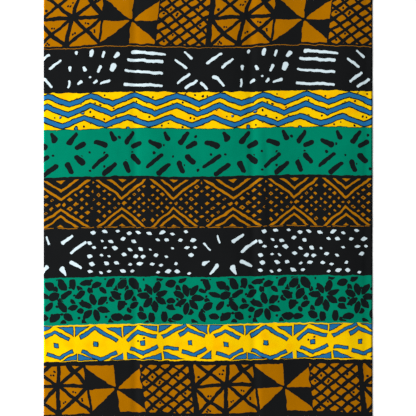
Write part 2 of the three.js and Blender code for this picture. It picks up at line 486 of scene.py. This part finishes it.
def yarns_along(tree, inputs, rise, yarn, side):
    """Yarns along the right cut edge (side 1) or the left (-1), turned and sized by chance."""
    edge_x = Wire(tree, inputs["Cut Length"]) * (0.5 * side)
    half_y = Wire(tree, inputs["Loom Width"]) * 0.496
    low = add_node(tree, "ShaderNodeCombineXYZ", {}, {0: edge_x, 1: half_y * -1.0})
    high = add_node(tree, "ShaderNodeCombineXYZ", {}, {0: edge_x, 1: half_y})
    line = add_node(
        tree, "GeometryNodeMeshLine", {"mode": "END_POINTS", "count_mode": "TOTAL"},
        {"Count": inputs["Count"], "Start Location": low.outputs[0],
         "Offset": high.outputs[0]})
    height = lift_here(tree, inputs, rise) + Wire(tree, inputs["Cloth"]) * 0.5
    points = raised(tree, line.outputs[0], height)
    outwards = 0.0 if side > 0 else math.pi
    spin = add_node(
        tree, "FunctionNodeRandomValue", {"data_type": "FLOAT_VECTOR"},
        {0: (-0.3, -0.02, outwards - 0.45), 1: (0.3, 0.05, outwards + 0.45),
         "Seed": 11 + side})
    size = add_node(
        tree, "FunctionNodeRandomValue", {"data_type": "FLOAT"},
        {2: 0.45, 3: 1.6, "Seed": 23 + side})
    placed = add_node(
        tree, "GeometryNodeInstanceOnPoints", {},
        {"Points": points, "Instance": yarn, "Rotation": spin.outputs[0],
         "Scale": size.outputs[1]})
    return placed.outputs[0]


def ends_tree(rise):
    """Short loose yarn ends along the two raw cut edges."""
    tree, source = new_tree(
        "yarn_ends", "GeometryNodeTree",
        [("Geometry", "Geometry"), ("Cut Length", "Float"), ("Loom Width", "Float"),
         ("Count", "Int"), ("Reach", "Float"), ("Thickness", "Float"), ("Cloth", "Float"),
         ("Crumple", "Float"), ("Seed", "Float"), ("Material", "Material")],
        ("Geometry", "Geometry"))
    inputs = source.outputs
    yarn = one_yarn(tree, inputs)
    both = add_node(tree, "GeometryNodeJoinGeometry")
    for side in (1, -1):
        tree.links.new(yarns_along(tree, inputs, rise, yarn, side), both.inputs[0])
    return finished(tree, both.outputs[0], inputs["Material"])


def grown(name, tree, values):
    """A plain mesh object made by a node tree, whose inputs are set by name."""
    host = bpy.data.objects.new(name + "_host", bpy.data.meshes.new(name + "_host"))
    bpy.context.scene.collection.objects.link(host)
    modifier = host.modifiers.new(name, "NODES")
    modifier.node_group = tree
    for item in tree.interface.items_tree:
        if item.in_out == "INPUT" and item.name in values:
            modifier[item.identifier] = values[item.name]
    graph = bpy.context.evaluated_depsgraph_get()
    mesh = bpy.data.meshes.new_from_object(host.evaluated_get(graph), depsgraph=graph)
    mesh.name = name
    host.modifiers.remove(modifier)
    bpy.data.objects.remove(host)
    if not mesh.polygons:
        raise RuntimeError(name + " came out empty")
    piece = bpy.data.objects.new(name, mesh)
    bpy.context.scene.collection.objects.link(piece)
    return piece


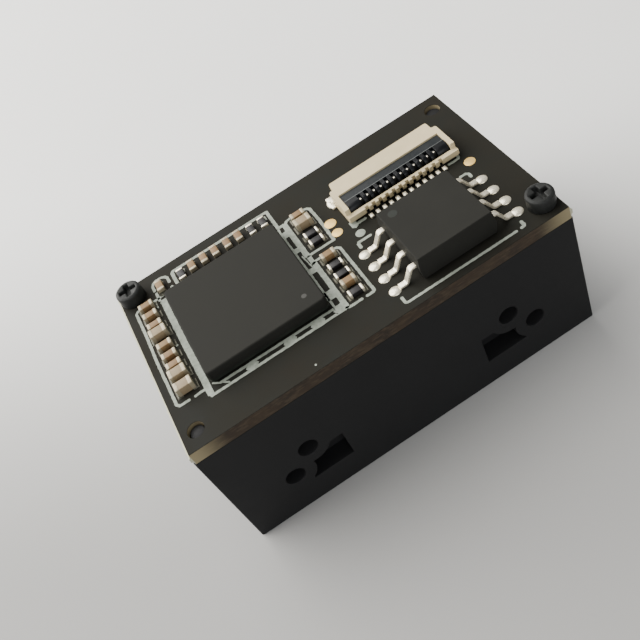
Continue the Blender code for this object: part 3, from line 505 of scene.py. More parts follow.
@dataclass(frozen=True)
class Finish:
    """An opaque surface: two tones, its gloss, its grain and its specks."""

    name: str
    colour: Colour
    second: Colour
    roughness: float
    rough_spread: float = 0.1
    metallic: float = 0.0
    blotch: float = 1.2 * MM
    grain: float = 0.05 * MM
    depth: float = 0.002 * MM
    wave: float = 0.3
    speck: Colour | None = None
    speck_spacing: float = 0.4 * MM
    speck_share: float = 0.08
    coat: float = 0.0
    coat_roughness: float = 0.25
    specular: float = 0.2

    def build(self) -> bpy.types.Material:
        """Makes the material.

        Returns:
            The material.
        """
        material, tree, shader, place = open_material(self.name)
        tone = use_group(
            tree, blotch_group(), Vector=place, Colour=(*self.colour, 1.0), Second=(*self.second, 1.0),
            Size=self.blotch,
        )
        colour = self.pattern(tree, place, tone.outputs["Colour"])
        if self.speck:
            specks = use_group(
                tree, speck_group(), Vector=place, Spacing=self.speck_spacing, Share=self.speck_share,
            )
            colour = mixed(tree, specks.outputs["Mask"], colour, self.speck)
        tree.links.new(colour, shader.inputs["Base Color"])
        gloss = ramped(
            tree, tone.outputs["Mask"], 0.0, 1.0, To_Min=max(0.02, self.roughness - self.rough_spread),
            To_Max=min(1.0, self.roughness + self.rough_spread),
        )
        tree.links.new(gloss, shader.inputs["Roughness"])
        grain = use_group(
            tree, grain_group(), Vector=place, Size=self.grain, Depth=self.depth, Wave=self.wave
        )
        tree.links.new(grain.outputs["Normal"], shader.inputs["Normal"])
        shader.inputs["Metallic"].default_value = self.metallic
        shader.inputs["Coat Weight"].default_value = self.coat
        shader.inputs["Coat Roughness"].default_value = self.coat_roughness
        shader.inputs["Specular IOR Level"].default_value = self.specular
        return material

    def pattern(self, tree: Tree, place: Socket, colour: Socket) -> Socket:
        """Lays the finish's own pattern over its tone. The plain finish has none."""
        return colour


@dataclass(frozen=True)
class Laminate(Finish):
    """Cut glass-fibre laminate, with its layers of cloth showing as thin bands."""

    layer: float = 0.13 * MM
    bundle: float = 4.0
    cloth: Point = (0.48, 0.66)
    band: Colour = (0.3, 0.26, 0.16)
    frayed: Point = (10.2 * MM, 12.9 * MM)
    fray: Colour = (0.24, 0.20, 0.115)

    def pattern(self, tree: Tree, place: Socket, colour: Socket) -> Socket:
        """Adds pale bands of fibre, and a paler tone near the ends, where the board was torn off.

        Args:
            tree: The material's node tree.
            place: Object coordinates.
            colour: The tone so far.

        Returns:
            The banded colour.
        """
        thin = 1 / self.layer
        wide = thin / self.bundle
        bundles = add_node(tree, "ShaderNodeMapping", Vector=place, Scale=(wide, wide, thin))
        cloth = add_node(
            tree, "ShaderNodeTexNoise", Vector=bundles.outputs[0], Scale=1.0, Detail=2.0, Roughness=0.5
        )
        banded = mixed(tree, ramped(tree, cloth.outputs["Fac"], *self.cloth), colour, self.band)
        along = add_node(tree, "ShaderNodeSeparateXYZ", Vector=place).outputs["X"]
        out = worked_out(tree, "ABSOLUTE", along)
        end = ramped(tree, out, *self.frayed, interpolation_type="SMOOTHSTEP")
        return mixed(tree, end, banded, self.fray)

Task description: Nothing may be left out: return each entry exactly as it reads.

Result:
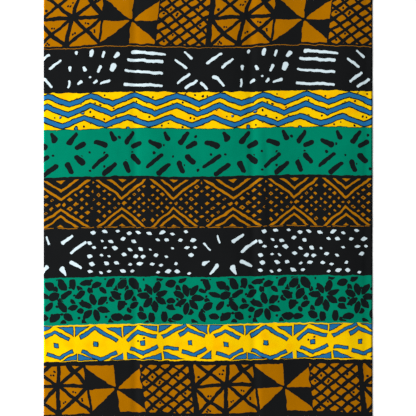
Write part 2 of the three.js and Blender code for this picture. It picks up at line 486 of scene.py. This part finishes it.
def yarns_along(tree, inputs, rise, yarn, side):
    """Yarns along the right cut edge (side 1) or the left (-1), turned and sized by chance."""
    edge_x = Wire(tree, inputs["Cut Length"]) * (0.5 * side)
    half_y = Wire(tree, inputs["Loom Width"]) * 0.496
    low = add_node(tree, "ShaderNodeCombineXYZ", {}, {0: edge_x, 1: half_y * -1.0})
    high = add_node(tree, "ShaderNodeCombineXYZ", {}, {0: edge_x, 1: half_y})
    line = add_node(
        tree, "GeometryNodeMeshLine", {"mode": "END_POINTS", "count_mode": "TOTAL"},
        {"Count": inputs["Count"], "Start Location": low.outputs[0],
         "Offset": high.outputs[0]})
    height = lift_here(tree, inputs, rise) + Wire(tree, inputs["Cloth"]) * 0.5
    points = raised(tree, line.outputs[0], height)
    outwards = 0.0 if side > 0 else math.pi
    spin = add_node(
        tree, "FunctionNodeRandomValue", {"data_type": "FLOAT_VECTOR"},
        {0: (-0.3, -0.02, outwards - 0.45), 1: (0.3, 0.05, outwards + 0.45),
         "Seed": 11 + side})
    size = add_node(
        tree, "FunctionNodeRandomValue", {"data_type": "FLOAT"},
        {2: 0.45, 3: 1.6, "Seed": 23 + side})
    placed = add_node(
        tree, "GeometryNodeInstanceOnPoints", {},
        {"Points": points, "Instance": yarn, "Rotation": spin.outputs[0],
         "Scale": size.outputs[1]})
    return placed.outputs[0]


def ends_tree(rise):
    """Short loose yarn ends along the two raw cut edges."""
    tree, source = new_tree(
        "yarn_ends", "GeometryNodeTree",
        [("Geometry", "Geometry"), ("Cut Length", "Float"), ("Loom Width", "Float"),
         ("Count", "Int"), ("Reach", "Float"), ("Thickness", "Float"), ("Cloth", "Float"),
         ("Crumple", "Float"), ("Seed", "Float"), ("Material", "Material")],
        ("Geometry", "Geometry"))
    inputs = source.outputs
    yarn = one_yarn(tree, inputs)
    both = add_node(tree, "GeometryNodeJoinGeometry")
    for side in (1, -1):
        tree.links.new(yarns_along(tree, inputs, rise, yarn, side), both.inputs[0])
    return finished(tree, both.outputs[0], inputs["Material"])


def grown(name, tree, values):
    """A plain mesh object made by a node tree, whose inputs are set by name."""
    host = bpy.data.objects.new(name + "_host", bpy.data.meshes.new(name + "_host"))
    bpy.context.scene.collection.objects.link(host)
    modifier = host.modifiers.new(name, "NODES")
    modifier.node_group = tree
    for item in tree.interface.items_tree:
        if item.in_out == "INPUT" and item.name in values:
            modifier[item.identifier] = values[item.name]
    graph = bpy.context.evaluated_depsgraph_get()
    mesh = bpy.data.meshes.new_from_object(host.evaluated_get(graph), depsgraph=graph)
    mesh.name = name
    host.modifiers.remove(modifier)
    bpy.data.objects.remove(host)
    if not mesh.polygons:
        raise RuntimeError(name + " came out empty")
    piece = bpy.data.objects.new(name, mesh)
    bpy.context.scene.collection.objects.link(piece)
    return piece


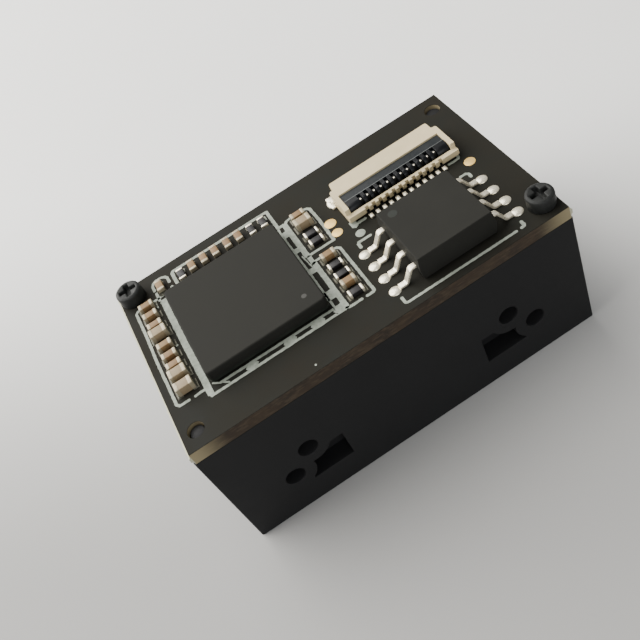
Continue the Blender code for this object: part 3, from line 505 of scene.py. More parts follow.
@dataclass(frozen=True)
class Finish:
    """An opaque surface: two tones, its gloss, its grain and its specks."""

    name: str
    colour: Colour
    second: Colour
    roughness: float
    rough_spread: float = 0.1
    metallic: float = 0.0
    blotch: float = 1.2 * MM
    grain: float = 0.05 * MM
    depth: float = 0.002 * MM
    wave: float = 0.3
    speck: Colour | None = None
    speck_spacing: float = 0.4 * MM
    speck_share: float = 0.08
    coat: float = 0.0
    coat_roughness: float = 0.25
    specular: float = 0.2

    def build(self) -> bpy.types.Material:
        """Makes the material.

        Returns:
            The material.
        """
        material, tree, shader, place = open_material(self.name)
        tone = use_group(
            tree, blotch_group(), Vector=place, Colour=(*self.colour, 1.0), Second=(*self.second, 1.0),
            Size=self.blotch,
        )
        colour = self.pattern(tree, place, tone.outputs["Colour"])
        if self.speck:
            specks = use_group(
                tree, speck_group(), Vector=place, Spacing=self.speck_spacing, Share=self.speck_share,
            )
            colour = mixed(tree, specks.outputs["Mask"], colour, self.speck)
        tree.links.new(colour, shader.inputs["Base Color"])
        gloss = ramped(
            tree, tone.outputs["Mask"], 0.0, 1.0, To_Min=max(0.02, self.roughness - self.rough_spread),
            To_Max=min(1.0, self.roughness + self.rough_spread),
        )
        tree.links.new(gloss, shader.inputs["Roughness"])
        grain = use_group(
            tree, grain_group(), Vector=place, Size=self.grain, Depth=self.depth, Wave=self.wave
        )
        tree.links.new(grain.outputs["Normal"], shader.inputs["Normal"])
        shader.inputs["Metallic"].default_value = self.metallic
        shader.inputs["Coat Weight"].default_value = self.coat
        shader.inputs["Coat Roughness"].default_value = self.coat_roughness
        shader.inputs["Specular IOR Level"].default_value = self.specular
        return material

    def pattern(self, tree: Tree, place: Socket, colour: Socket) -> Socket:
        """Lays the finish's own pattern over its tone. The plain finish has none."""
        return colour


@dataclass(frozen=True)
class Laminate(Finish):
    """Cut glass-fibre laminate, with its layers of cloth showing as thin bands."""

    layer: float = 0.13 * MM
    bundle: float = 4.0
    cloth: Point = (0.48, 0.66)
    band: Colour = (0.3, 0.26, 0.16)
    frayed: Point = (10.2 * MM, 12.9 * MM)
    fray: Colour = (0.24, 0.20, 0.115)

    def pattern(self, tree: Tree, place: Socket, colour: Socket) -> Socket:
        """Adds pale bands of fibre, and a paler tone near the ends, where the board was torn off.

        Args:
            tree: The material's node tree.
            place: Object coordinates.
            colour: The tone so far.

        Returns:
            The banded colour.
        """
        thin = 1 / self.layer
        wide = thin / self.bundle
        bundles = add_node(tree, "ShaderNodeMapping", Vector=place, Scale=(wide, wide, thin))
        cloth = add_node(
            tree, "ShaderNodeTexNoise", Vector=bundles.outputs[0], Scale=1.0, Detail=2.0, Roughness=0.5
        )
        banded = mixed(tree, ramped(tree, cloth.outputs["Fac"], *self.cloth), colour, self.band)
        along = add_node(tree, "ShaderNodeSeparateXYZ", Vector=place).outputs["X"]
        out = worked_out(tree, "ABSOLUTE", along)
        end = ramped(tree, out, *self.frayed, interpolation_type="SMOOTHSTEP")
        return mixed(tree, end, banded, self.fray)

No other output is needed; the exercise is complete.